## [EXERCISE INSTRUCTIONS]
Copy out every line exactly as given.

## [INPUT FOR THIS TASK]
◇ ◇ ◇
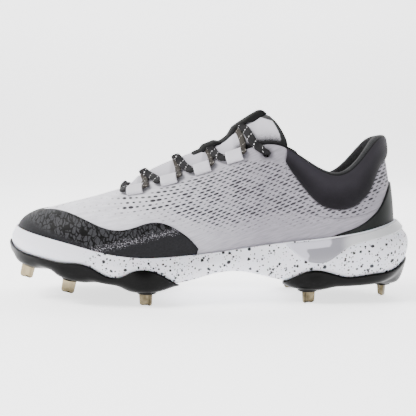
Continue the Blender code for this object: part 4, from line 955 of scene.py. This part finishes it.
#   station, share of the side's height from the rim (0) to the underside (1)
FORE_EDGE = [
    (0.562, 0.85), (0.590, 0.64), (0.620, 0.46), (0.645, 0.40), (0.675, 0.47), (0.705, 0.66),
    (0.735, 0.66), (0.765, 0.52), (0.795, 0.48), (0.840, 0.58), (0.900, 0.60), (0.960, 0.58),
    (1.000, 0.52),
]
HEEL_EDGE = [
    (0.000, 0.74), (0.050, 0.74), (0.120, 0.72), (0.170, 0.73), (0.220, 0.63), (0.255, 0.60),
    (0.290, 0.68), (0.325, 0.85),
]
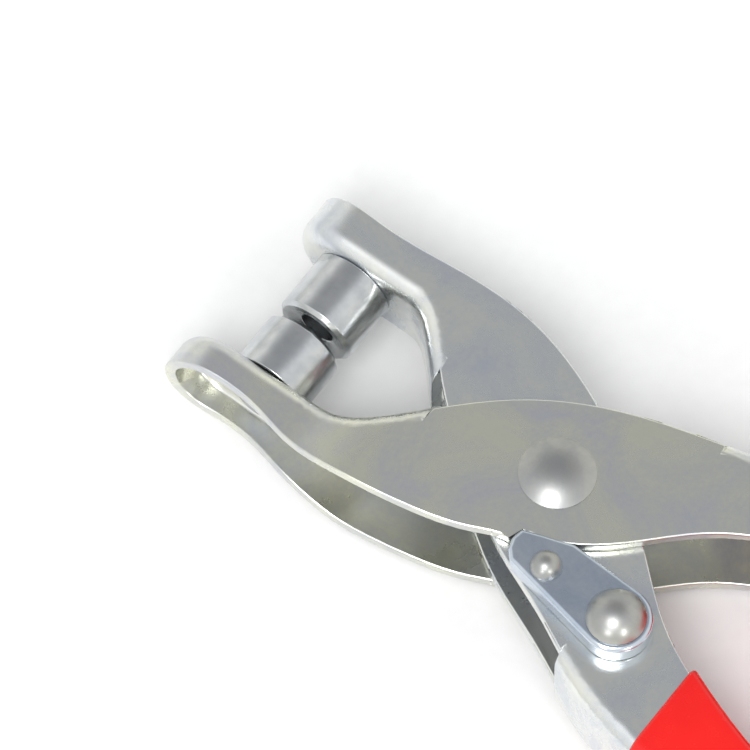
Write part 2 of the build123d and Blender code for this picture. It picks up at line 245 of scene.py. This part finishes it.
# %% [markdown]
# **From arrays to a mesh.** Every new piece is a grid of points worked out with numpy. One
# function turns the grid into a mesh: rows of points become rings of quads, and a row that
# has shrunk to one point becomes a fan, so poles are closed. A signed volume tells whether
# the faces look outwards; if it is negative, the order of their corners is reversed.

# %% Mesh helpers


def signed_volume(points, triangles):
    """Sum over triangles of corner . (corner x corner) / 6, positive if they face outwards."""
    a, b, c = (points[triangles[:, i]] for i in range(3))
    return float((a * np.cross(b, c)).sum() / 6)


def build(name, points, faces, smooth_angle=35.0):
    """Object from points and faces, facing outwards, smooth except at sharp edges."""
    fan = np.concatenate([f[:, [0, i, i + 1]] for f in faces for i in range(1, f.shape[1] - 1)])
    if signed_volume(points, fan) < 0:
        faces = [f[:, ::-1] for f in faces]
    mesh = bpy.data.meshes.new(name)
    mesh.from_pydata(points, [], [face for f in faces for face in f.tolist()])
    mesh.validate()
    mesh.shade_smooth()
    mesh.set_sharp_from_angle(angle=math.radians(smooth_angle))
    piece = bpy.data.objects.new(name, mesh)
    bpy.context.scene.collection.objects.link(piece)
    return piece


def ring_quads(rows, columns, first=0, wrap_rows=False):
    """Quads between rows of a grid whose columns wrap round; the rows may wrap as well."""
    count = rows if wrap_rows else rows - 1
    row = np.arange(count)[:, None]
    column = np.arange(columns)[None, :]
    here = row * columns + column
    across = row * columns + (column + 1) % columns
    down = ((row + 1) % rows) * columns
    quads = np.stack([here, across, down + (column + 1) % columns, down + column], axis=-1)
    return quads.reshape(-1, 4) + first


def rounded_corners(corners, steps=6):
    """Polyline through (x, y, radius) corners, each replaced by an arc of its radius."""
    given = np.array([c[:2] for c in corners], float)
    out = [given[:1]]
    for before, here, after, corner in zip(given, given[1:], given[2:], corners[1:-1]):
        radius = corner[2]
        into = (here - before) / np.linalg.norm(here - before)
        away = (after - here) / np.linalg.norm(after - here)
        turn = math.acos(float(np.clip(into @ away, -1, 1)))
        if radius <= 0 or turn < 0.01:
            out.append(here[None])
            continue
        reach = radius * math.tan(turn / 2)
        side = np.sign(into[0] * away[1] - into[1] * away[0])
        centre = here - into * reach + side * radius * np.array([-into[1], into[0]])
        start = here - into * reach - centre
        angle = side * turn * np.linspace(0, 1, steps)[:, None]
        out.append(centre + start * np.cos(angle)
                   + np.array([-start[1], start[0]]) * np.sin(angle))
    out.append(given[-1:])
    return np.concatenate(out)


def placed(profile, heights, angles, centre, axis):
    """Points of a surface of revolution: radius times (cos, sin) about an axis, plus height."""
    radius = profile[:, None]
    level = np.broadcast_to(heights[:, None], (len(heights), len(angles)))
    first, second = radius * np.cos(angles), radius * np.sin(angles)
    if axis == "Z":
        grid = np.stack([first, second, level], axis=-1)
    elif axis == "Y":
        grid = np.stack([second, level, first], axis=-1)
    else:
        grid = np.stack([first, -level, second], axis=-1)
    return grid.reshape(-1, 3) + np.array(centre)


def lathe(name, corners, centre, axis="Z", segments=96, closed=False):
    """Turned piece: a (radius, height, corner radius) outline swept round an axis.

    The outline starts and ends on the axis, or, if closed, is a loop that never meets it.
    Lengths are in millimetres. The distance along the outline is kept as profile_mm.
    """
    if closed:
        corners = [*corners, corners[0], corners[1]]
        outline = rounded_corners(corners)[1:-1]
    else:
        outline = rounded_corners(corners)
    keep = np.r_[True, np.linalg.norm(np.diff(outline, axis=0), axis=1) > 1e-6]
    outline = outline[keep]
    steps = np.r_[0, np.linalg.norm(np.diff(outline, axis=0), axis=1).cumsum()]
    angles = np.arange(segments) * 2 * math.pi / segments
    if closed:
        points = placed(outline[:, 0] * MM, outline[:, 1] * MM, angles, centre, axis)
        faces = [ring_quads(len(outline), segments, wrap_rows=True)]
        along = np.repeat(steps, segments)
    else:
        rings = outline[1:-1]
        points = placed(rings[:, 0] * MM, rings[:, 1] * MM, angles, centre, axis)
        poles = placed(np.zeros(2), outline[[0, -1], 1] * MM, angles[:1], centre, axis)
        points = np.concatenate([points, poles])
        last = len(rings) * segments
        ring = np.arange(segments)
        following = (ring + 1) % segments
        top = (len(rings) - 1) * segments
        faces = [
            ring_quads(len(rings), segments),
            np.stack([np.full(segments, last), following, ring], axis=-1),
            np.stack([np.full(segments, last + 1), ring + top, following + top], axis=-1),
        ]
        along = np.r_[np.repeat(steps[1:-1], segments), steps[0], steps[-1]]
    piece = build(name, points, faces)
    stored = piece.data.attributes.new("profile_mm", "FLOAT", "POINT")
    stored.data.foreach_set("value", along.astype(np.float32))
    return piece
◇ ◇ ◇
## [OUTPUT OF THE TASK]
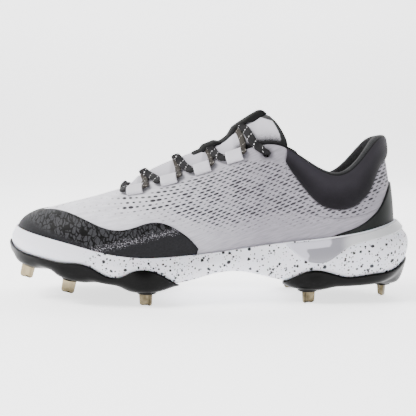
Continue the Blender code for this object: part 4, from line 955 of scene.py. This part finishes it.
#   station, share of the side's height from the rim (0) to the underside (1)
FORE_EDGE = [
    (0.562, 0.85), (0.590, 0.64), (0.620, 0.46), (0.645, 0.40), (0.675, 0.47), (0.705, 0.66),
    (0.735, 0.66), (0.765, 0.52), (0.795, 0.48), (0.840, 0.58), (0.900, 0.60), (0.960, 0.58),
    (1.000, 0.52),
]
HEEL_EDGE = [
    (0.000, 0.74), (0.050, 0.74), (0.120, 0.72), (0.170, 0.73), (0.220, 0.63), (0.255, 0.60),
    (0.290, 0.68), (0.325, 0.85),
]
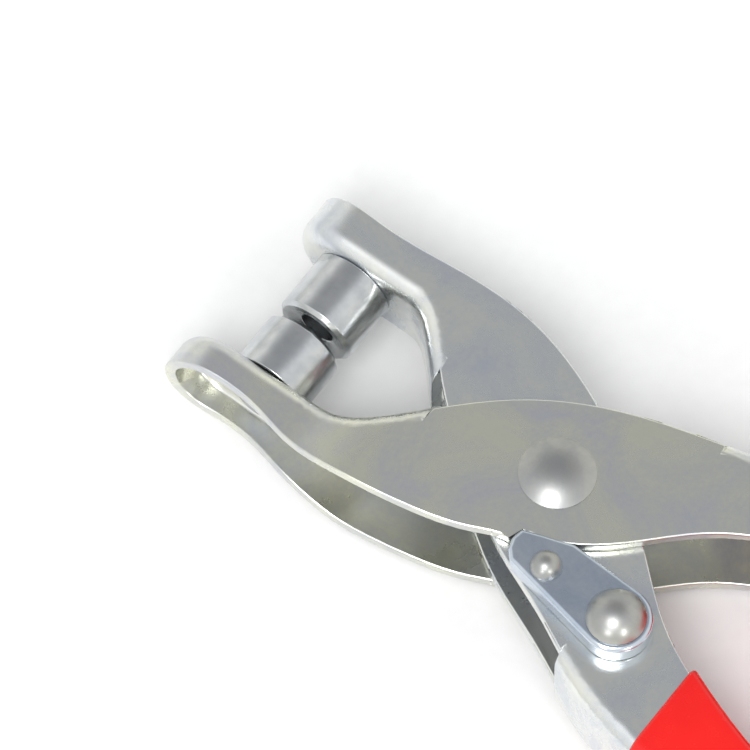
Write part 2 of the build123d and Blender code for this picture. It picks up at line 245 of scene.py. This part finishes it.
# %% [markdown]
# **From arrays to a mesh.** Every new piece is a grid of points worked out with numpy. One
# function turns the grid into a mesh: rows of points become rings of quads, and a row that
# has shrunk to one point becomes a fan, so poles are closed. A signed volume tells whether
# the faces look outwards; if it is negative, the order of their corners is reversed.

# %% Mesh helpers


def signed_volume(points, triangles):
    """Sum over triangles of corner . (corner x corner) / 6, positive if they face outwards."""
    a, b, c = (points[triangles[:, i]] for i in range(3))
    return float((a * np.cross(b, c)).sum() / 6)


def build(name, points, faces, smooth_angle=35.0):
    """Object from points and faces, facing outwards, smooth except at sharp edges."""
    fan = np.concatenate([f[:, [0, i, i + 1]] for f in faces for i in range(1, f.shape[1] - 1)])
    if signed_volume(points, fan) < 0:
        faces = [f[:, ::-1] for f in faces]
    mesh = bpy.data.meshes.new(name)
    mesh.from_pydata(points, [], [face for f in faces for face in f.tolist()])
    mesh.validate()
    mesh.shade_smooth()
    mesh.set_sharp_from_angle(angle=math.radians(smooth_angle))
    piece = bpy.data.objects.new(name, mesh)
    bpy.context.scene.collection.objects.link(piece)
    return piece


def ring_quads(rows, columns, first=0, wrap_rows=False):
    """Quads between rows of a grid whose columns wrap round; the rows may wrap as well."""
    count = rows if wrap_rows else rows - 1
    row = np.arange(count)[:, None]
    column = np.arange(columns)[None, :]
    here = row * columns + column
    across = row * columns + (column + 1) % columns
    down = ((row + 1) % rows) * columns
    quads = np.stack([here, across, down + (column + 1) % columns, down + column], axis=-1)
    return quads.reshape(-1, 4) + first


def rounded_corners(corners, steps=6):
    """Polyline through (x, y, radius) corners, each replaced by an arc of its radius."""
    given = np.array([c[:2] for c in corners], float)
    out = [given[:1]]
    for before, here, after, corner in zip(given, given[1:], given[2:], corners[1:-1]):
        radius = corner[2]
        into = (here - before) / np.linalg.norm(here - before)
        away = (after - here) / np.linalg.norm(after - here)
        turn = math.acos(float(np.clip(into @ away, -1, 1)))
        if radius <= 0 or turn < 0.01:
            out.append(here[None])
            continue
        reach = radius * math.tan(turn / 2)
        side = np.sign(into[0] * away[1] - into[1] * away[0])
        centre = here - into * reach + side * radius * np.array([-into[1], into[0]])
        start = here - into * reach - centre
        angle = side * turn * np.linspace(0, 1, steps)[:, None]
        out.append(centre + start * np.cos(angle)
                   + np.array([-start[1], start[0]]) * np.sin(angle))
    out.append(given[-1:])
    return np.concatenate(out)


def placed(profile, heights, angles, centre, axis):
    """Points of a surface of revolution: radius times (cos, sin) about an axis, plus height."""
    radius = profile[:, None]
    level = np.broadcast_to(heights[:, None], (len(heights), len(angles)))
    first, second = radius * np.cos(angles), radius * np.sin(angles)
    if axis == "Z":
        grid = np.stack([first, second, level], axis=-1)
    elif axis == "Y":
        grid = np.stack([second, level, first], axis=-1)
    else:
        grid = np.stack([first, -level, second], axis=-1)
    return grid.reshape(-1, 3) + np.array(centre)


def lathe(name, corners, centre, axis="Z", segments=96, closed=False):
    """Turned piece: a (radius, height, corner radius) outline swept round an axis.

    The outline starts and ends on the axis, or, if closed, is a loop that never meets it.
    Lengths are in millimetres. The distance along the outline is kept as profile_mm.
    """
    if closed:
        corners = [*corners, corners[0], corners[1]]
        outline = rounded_corners(corners)[1:-1]
    else:
        outline = rounded_corners(corners)
    keep = np.r_[True, np.linalg.norm(np.diff(outline, axis=0), axis=1) > 1e-6]
    outline = outline[keep]
    steps = np.r_[0, np.linalg.norm(np.diff(outline, axis=0), axis=1).cumsum()]
    angles = np.arange(segments) * 2 * math.pi / segments
    if closed:
        points = placed(outline[:, 0] * MM, outline[:, 1] * MM, angles, centre, axis)
        faces = [ring_quads(len(outline), segments, wrap_rows=True)]
        along = np.repeat(steps, segments)
    else:
        rings = outline[1:-1]
        points = placed(rings[:, 0] * MM, rings[:, 1] * MM, angles, centre, axis)
        poles = placed(np.zeros(2), outline[[0, -1], 1] * MM, angles[:1], centre, axis)
        points = np.concatenate([points, poles])
        last = len(rings) * segments
        ring = np.arange(segments)
        following = (ring + 1) % segments
        top = (len(rings) - 1) * segments
        faces = [
            ring_quads(len(rings), segments),
            np.stack([np.full(segments, last), following, ring], axis=-1),
            np.stack([np.full(segments, last + 1), ring + top, following + top], axis=-1),
        ]
        along = np.r_[np.repeat(steps[1:-1], segments), steps[0], steps[-1]]
    piece = build(name, points, faces)
    stored = piece.data.attributes.new("profile_mm", "FLOAT", "POINT")
    stored.data.foreach_set("value", along.astype(np.float32))
    return piece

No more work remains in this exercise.